For a few more tips on how to get free materials see the ‘basic materials for extraordinary beauty’ notes following this list!
- Plastic for floor
- Drop cloths
- Brushes (many)
- Small containers such as yogurt containers
- lids are nice to store unused paint
- you can also cut the top off soda bottles
- Rollers and trays
- Water bucket(s)
- Clothesline or string
- Clothes pins, safety pins or clips
- Plastic or drop cloth
- Utility knife/x-acto and extra blades
- Drill and bits
- Pencils and erasers
- Scrap paper for sketching
- Permanent markers
- Sewing machine
- Thread and extra needles
- Measuring tape and ruler or straight edge
- Staple gun/stapler
- Staple pliers
- Hardware (nuts, bolts, etc.)
- Tape — duct tape, masking tape
- Wire (wire clothes hangers)
- Glue/wheat paste
- Hot glue gun and glue
- Rubber ties (from bicycle inner tubes)
Materials for making
- Fabric/bed sheets
- Sticks and poles
- Paper/poster board
- Plastic for stencils
- Laptop and projector
- Speaker and music
Note: if you borrow materials or tools ask people to write their names on each loaned item, and keep a list of what they lend you.
Basic Materials for Extraordinary Beauty
Literally anything can be used to create art. The materials listed here are some of the most versatile and easy to come by. So much can be made almost entirely out of garbage – a manifestation of the belief that creativity can turn even a pile of garbage (or an unsustainable society) into something beautiful and productive.
You can make just about anything out of cardboard. Large pieces can often be found in the dumpsters behind stores that sell large things (refrigerators, big chairs, or car windshields) or ask inside the store.
Almost everything can be painted using regular latex water-based house paint. Ask around, it is very common for people to have left-over paint they are happy to give away. Or ask paint stores if they have mis-mixed paint. Fabric can be dyed using a mixture of lots of water and latex paint. If you buy paint get primary colors (red, yellow, blue) from which you can mix other colors. Strong colors are best — you can always add white.
Used bed sheets are great and are frequently thrown out by hotels. Call or stop by a few hotels to ask if you can have their stained or ripped sheets.
A great material for attaching things together is strips of rubber (because elastic doesn’t slip). You can make rubber ties by cutting up bicycle inner tubes into strips of rubber. Go to any bike shop at the end of the day and they probably have burst inner tubes to throw out.
Wire can be useful for hanging and attaching.

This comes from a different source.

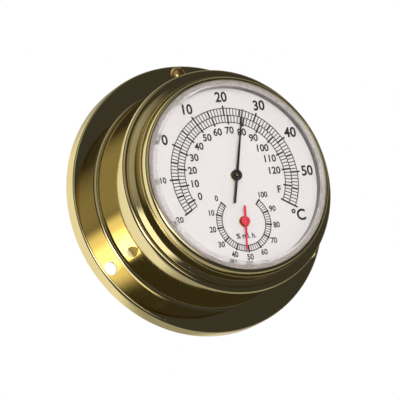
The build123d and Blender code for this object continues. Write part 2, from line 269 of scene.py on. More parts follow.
def eased(before, corner, after, radius, steps=3):
    """Points that round one corner of a profile between its two neighbours."""
    corner, before, after = Vector(corner), Vector(before), Vector(after)
    back, on = (before - corner).normalized(), (after - corner).normalized()
    half = back.angle(on) / 2
    reach = radius / math.tan(half)
    middle = corner + (back + on).normalized() * (radius / math.sin(half) - radius)
    return arc(corner + back * reach, middle, corner + on * reach, steps)


def turned(name, profile, height=0.0):
    """A lathe-turned piece: a profile of radii and depths, spun round an axis at a height."""
    points = [place(radius, depth, height) for radius, depth in profile]
    piece = drawn_line(name, points)
    bpy.ops.mesh.spin(
        steps=bpy.context.scene.hygrometer_turning.steps,
        angle=math.tau,
        center=place(0, 0, height),
        axis=(0, 1, 0),
    )
    weld()
    return piece


def peg(radius, across, height, back, front):
    """A round peg square to the wall, used to cut a hole."""
    rest()
    bpy.ops.mesh.primitive_cylinder_add(
        vertices=64,
        radius=radius * MM,
        depth=(front - back) * MM,
        location=place(across, (front + back) / 2, height),
        rotation=(math.pi / 2, 0, 0),
    )
    return bpy.context.object


def cut(piece, tools):
    """Cuts tools out of a piece, all at once."""
    rest()
    for tool in tools:
        tool.select_set(True)
    bpy.context.view_layer.objects.active = tools[0]
    if len(tools) > 1:
        bpy.ops.object.join()
    tool = bpy.context.object
    hold(piece)
    change = piece.modifiers.new("holes", "BOOLEAN")
    change.operation = "DIFFERENCE"
    change.solver = "EXACT"
    change.object = tool
    bpy.ops.object.modifier_apply(modifier=change.name)
    bpy.data.objects.remove(tool)


def together(name, parts):
    """Joins finished parts into one piece."""
    rest()
    for part in parts:
        part.select_set(True)
    bpy.context.view_layer.objects.active = parts[0]
    bpy.ops.object.join()
    piece = bpy.context.object
    piece.name = piece.data.name = name
    return piece


# ---- materials ----------------------------------------------------------------------------------
def from_axis(tree, where):
    """The way out from the case's axis, and the distance."""
    flat = add(tree, "Mapping", {"Vector": where, "Scale": (1.0, 0.0, 1.0)}).outputs[0]
    return flat, add(tree, "VectorMath", {0: flat}, operation="LENGTH").outputs["Value"]


def lathe_lanes(tree, where, pitch, run):
    """Noise drawn out round the case's axis, as a lathe leaves it: pitch across, run along."""
    flat, radius = from_axis(tree, where)
    around = add(tree, "VectorMath", {0: flat}, operation="NORMALIZE").outputs["Vector"]
    slow = add(tree, "VectorMath", {0: around, "Scale": run}, operation="SCALE").outputs["Vector"]
    deep = add(
        tree, "VectorMath", {0: where, 1: (0.0, 1.0 / (pitch * MM), 0.0)}, operation="MULTIPLY"
    ).outputs["Vector"]
    lane = add(tree, "VectorMath", {0: slow, 1: deep}, operation="ADD").outputs["Vector"]
    rings = add(tree, "Math", (radius, 1.0 / (pitch * MM)), operation="MULTIPLY").outputs[0]
    return add(
        tree,
        "TexNoise",
        {"Vector": lane, "W": rings, "Scale": 1.0, "Detail": 2.0},
        noise_dimensions="4D",
    ).outputs["Fac"]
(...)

Just cut the top off wire clothes hangers for some good strong wire.
Wooden poles are useful for anything you want to get up high or anything big you want to make. Bamboo is great because it is lightweight, but any straight tree branch or broomstick works too.

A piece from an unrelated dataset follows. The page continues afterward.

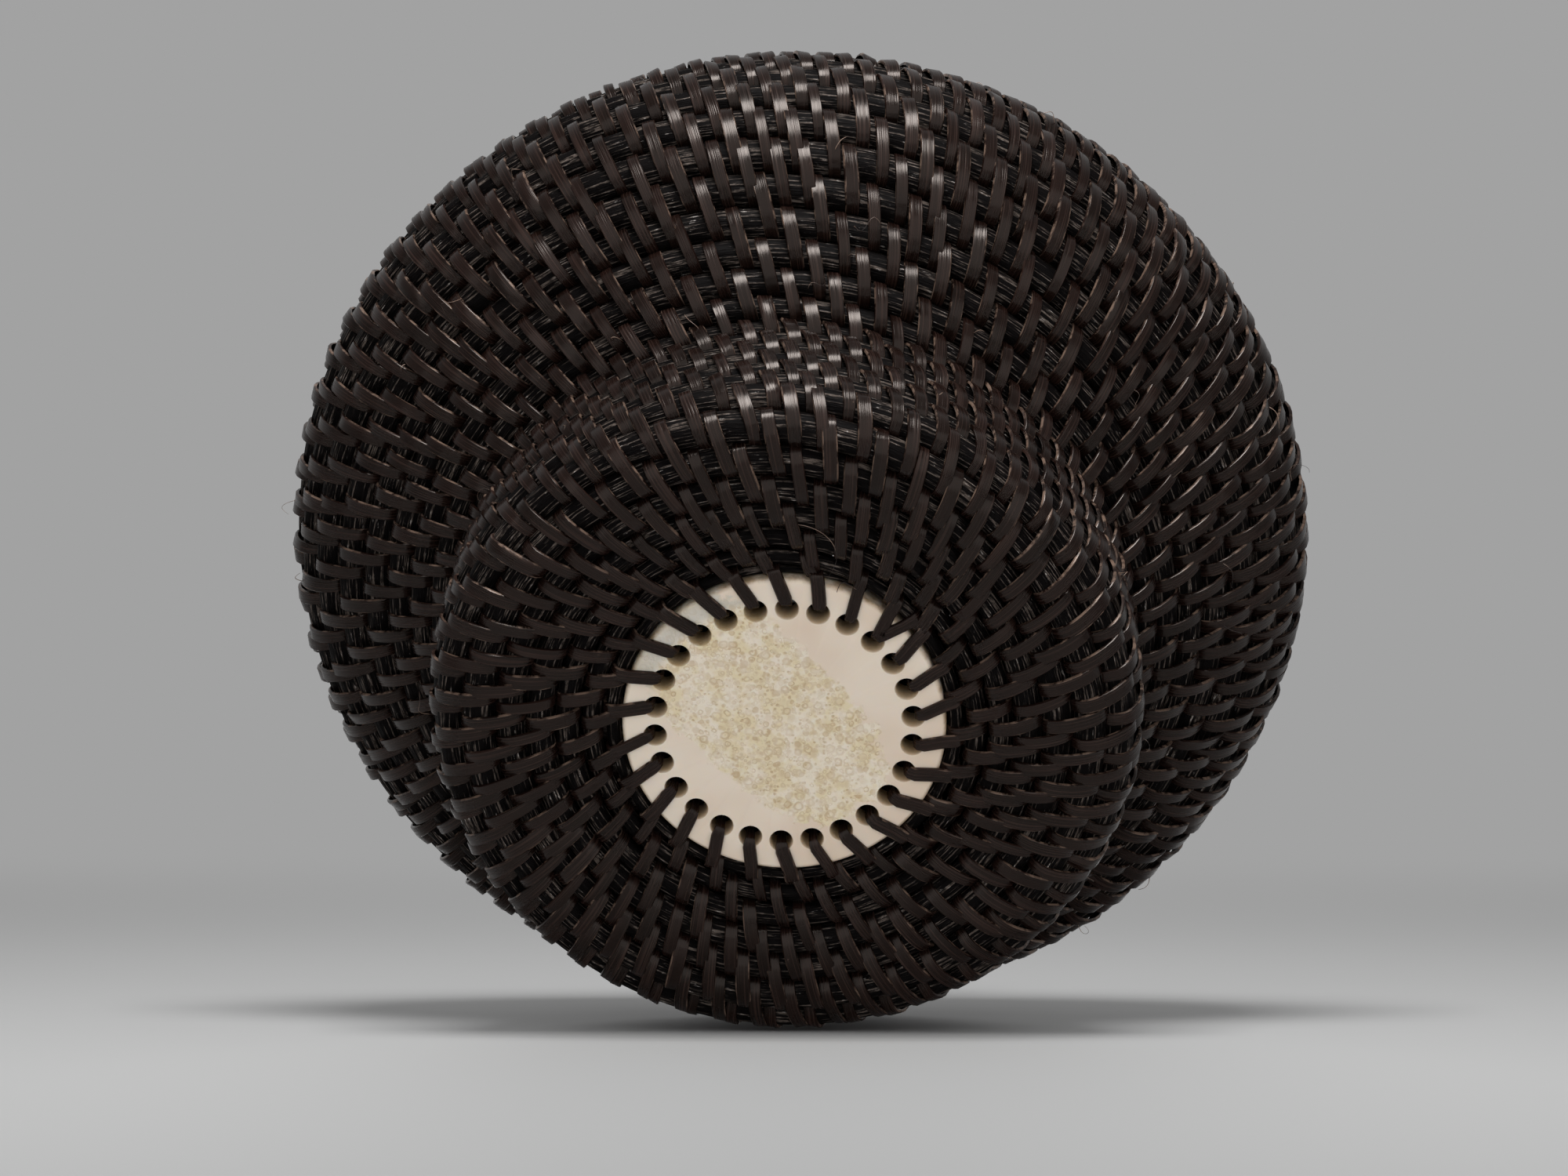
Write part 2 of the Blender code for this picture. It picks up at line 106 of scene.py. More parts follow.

STEP TWO: SET UP YOUR ART BUILD
Putting a little time and thought into preparing the space will make an art build run much more efficiently.
If you can, get or make some tables as it is often more comfortable to work on a table than on the floor. Tables can be made easily by putting pieces of plywood, wood, or an old door on top of saw horses, chairs, garbage cans, or sturdy cardboard boxes.

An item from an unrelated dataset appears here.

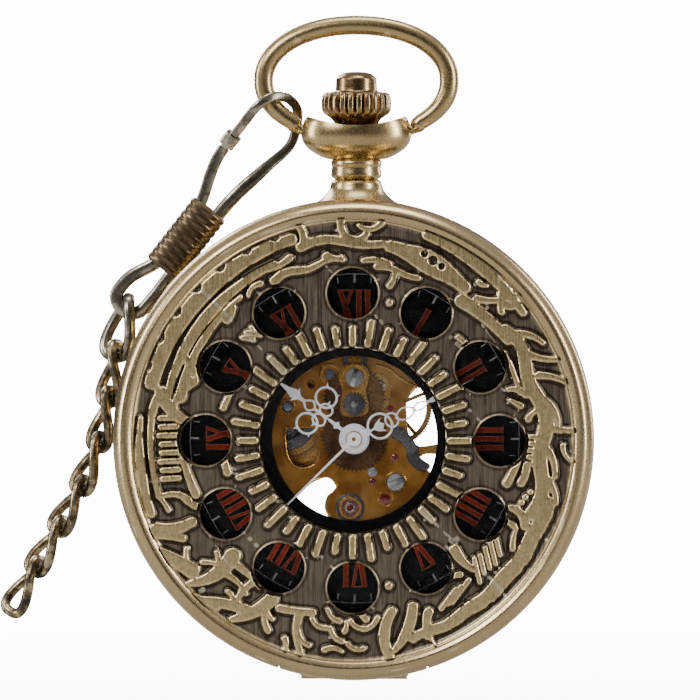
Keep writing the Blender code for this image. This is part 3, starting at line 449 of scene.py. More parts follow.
class Nodes(Tree):
    """A material's node tree."""

    def __init__(self, name):
        self.material = bpy.data.materials.new(name)
        self.material.use_nodes = True
        super().__init__(self.material.node_tree)
        self.shader = self.tree.nodes["Principled BSDF"]
        self.output = self.tree.nodes["Material Output"]

    def coordinates(self, scale=(1, 1, 1)):
        source = self.new("ShaderNodeTexCoord").outputs["Object"]
        mapping = self.new("ShaderNodeMapping")
        self.link(source, mapping.inputs["Vector"])
        mapping.inputs["Scale"].default_value = scale
        return mapping.outputs["Vector"]

    def noise(self, scale, detail=4, rough=0.55, stretch=(1, 1, 1)):
        node = self.new("ShaderNodeTexNoise")
        self.link(self.coordinates(stretch), node.inputs["Vector"])
        node.inputs["Scale"].default_value = scale
        node.inputs["Detail"].default_value = detail
        node.inputs["Roughness"].default_value = rough
        return node.outputs["Fac"]

    def ramp(self, value, low, high, out_low=0.0, out_high=1.0):
        node = self.new("ShaderNodeMapRange")
        node.interpolation_type = "SMOOTHSTEP"
        self.link(value, node.inputs["Value"])
        for key, number in (("From Min", low), ("From Max", high), ("To Min", out_low),
                            ("To Max", out_high)):
            node.inputs[key].default_value = number
        return node.outputs["Result"]

    def mix(self, factor, first, second):
        node = self.new("ShaderNodeMix", data_type="RGBA")
        self.link(factor, node.inputs[0])
        for value, socket in ((first, node.inputs[6]), (second, node.inputs[7])):
            self.link((*value, 1.0) if isinstance(value, tuple) else value, socket)
        return node.outputs[2]

    def math(self, operation, first, second=0.0, clamp=False):
        node = self.new("ShaderNodeMath", operation=operation, use_clamp=clamp)
        self.link(first, node.inputs[0])
        self.link(second, node.inputs[1])
        return node.outputs[0]

    def attribute(self, name):
        return self.new("ShaderNodeAttribute", attribute_name=name).outputs["Fac"]

    def pointiness(self):
        return self.new("ShaderNodeNewGeometry").outputs["Pointiness"]

    def bump(self, height, strength, distance, normal=None):
        node = self.new("ShaderNodeBump")
        self.link(height, node.inputs["Height"])
        node.inputs["Strength"].default_value = strength
        node.inputs["Distance"].default_value = distance
        if normal is not None:
            self.link(normal, node.inputs["Normal"])
        return node.outputs["Normal"]

    def set(self, **values):
        names = {"colour": "Base Color", "rough": "Roughness", "metal": "Metallic",
                 "normal": "Normal", "coat": "Coat Weight", "aniso": "Anisotropic",
                 "transmission": "Transmission Weight", "ior": "IOR",
                 "glow": "Emission Strength", "glow_colour": "Emission Color"}
        for key, value in values.items():
            value = (*value, 1.0) if isinstance(value, tuple) else value
            self.link(value, self.shader.inputs[names[key]])

    def done(self, slot):
        self.material["slot"] = slot
        return self.material


def metal(name, slot, tone, dark, edge, rough=0.28, grain=(1, 1, 1), grain_scale=4000,
          patina=0.3, patina_scale=500, wear=(0.52, 0.60), cavity=0.47, metallic=1.0, worn=True,
          glow=0.0):
    """Metal with a fine grain and a cloudy patina; where worn, its hollows are darker and its
    edges paler, and where not, it takes a little of the edge tone between the clouds."""
    n = Nodes(name)
    cloud = n.ramp(n.noise(patina_scale, 2, 0.5), 0.42, 0.68, 0.0, patina)
    fine = n.noise(grain_scale, 3, 0.6, stretch=grain)
    colour = n.mix(cloud, tone, dark)
    colour = n.mix(n.ramp(fine, 0.35, 0.7, 0.0, 0.05), colour, dark)
    if worn:
        point = n.pointiness()
        colour = n.mix(n.ramp(point, cavity, cavity - 0.06, 0.0, 0.8), colour,
                       tuple(0.35 * c for c in dark))
        colour = n.mix(n.ramp(point, wear[0], wear[1], 0.0, 0.7), colour, edge)
    else:
        colour = n.mix(n.ramp(cloud, 0.0, 0.08, 0.35, 0.0), colour, edge)
    roughness = n.math("ADD", n.ramp(fine, 0.3, 0.7, rough - 0.03, rough + 0.04),
                       n.math("MULTIPLY", cloud, 0.2))
    # Any glow is emission in the metal's own tone: painted light, not a lamp.
    n.set(colour=colour, metal=metallic, rough=roughness, glow=glow, glow_colour=tone,
          normal=n.bump(fine, 0.6, 0.0000003))
    return n.done(slot)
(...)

Protecting what needs to be protected
Things can get messy when you have many people using paint in the same space. Cover or remove anything that needs to stay pristine. You can use a roll of thick plastic and tape it down onto the floor. This is a good investment as it makes drips and spills much easier to clean up and can be reused. You can put down cardboard, too, or drop cloths.
If you are going to be painting on fabric or paper, setting up some drying lines will give you a space to hang things to dry. Put plastic, cardboard or drop cloth underneath in case things drip, or set up the drying line outside.
- Setting up clearly designated stations (i.e., areas for specific uses) will help to keep things organized, and will facilitate people working in teams. It will also give tools and materials a “home” so people know where to find things.
- You and a few organizers or volunteers should arrive early and set up the space before your official start time so that when people arrive ready to paint, you are ready for them!
- Keep all your paint in one place. Provide small containers so people can bring some of whatever color they need with them, but ask people to leave large paint containers at the paint station.
- Provide water and encourage people to dilute their paint to help it run smoothly and go further, but not so much water that it is runny!
- Provide rags and perhaps smocks, or ask people to bring their own.
- Ask people to wash their brushes when done. You might want to make signs for all this so you don’t have to tell it to everyone.
- Before washing brushes with water and soap ask people to wipe excess paint off on scrap paper or cardboard. The less paint that goes down drains the better.
- This can be a place for many useful items such as tape, string, drills, scissors, utility knives, tools, etc.
Garbage/ recycling station
- Set up an area with clearly marked garbage cans and recycling cans
Any other station specific to your art build
- Maybe a sewing station, a cardboard station… or whatever other sort of station you need!
- Have spaces ready for people to work at, and maybe divide up the ’work’ areas into stations too, e.g., a stencil station, a paint station, etc. Do whatever makes sense for your art build.
- It can be helpful to divide the working area into a painting (wet materials) area and a building (dry materials) area so there isn’t paint everywhere.
Running an art build
- Create an energizing atmosphere and make sure people are comfortable. Play some music and let people know where they can find snacks and hang out for a break.
- Feel free to make loud announcements instead of saying something 50 times. Ask for help if you need it.
- You also want to be on the lookout for two things: paint brushes that are drying out and paint spills (someone stepping in spilled paint, then walking around, can be a nightmare to clean) and get those cleaned up quickly!
- Take lots of pictures and have fun!